⟨

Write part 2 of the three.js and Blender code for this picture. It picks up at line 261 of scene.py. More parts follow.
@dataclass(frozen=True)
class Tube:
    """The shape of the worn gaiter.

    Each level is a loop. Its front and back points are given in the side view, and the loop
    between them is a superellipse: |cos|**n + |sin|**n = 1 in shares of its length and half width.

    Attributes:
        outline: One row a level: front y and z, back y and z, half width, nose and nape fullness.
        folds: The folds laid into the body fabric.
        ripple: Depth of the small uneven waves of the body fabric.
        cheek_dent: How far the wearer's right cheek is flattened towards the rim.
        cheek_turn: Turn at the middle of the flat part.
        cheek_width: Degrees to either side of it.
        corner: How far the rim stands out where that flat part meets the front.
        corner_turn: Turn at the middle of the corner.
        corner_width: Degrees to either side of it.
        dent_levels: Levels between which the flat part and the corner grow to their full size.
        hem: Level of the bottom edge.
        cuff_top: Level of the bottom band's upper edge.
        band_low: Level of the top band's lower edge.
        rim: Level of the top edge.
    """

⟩

§ **Goal**:
Write down again the exact lines running from the beginning of the data to the line containing "the worn gaiter.", with both ends included.

§ **Solution for this task**:
Write part 2 of the three.js and Blender code for this picture. It picks up at line 261 of scene.py. More parts follow.
@dataclass(frozen=True)
class Tube:
    """The shape of the worn gaiter.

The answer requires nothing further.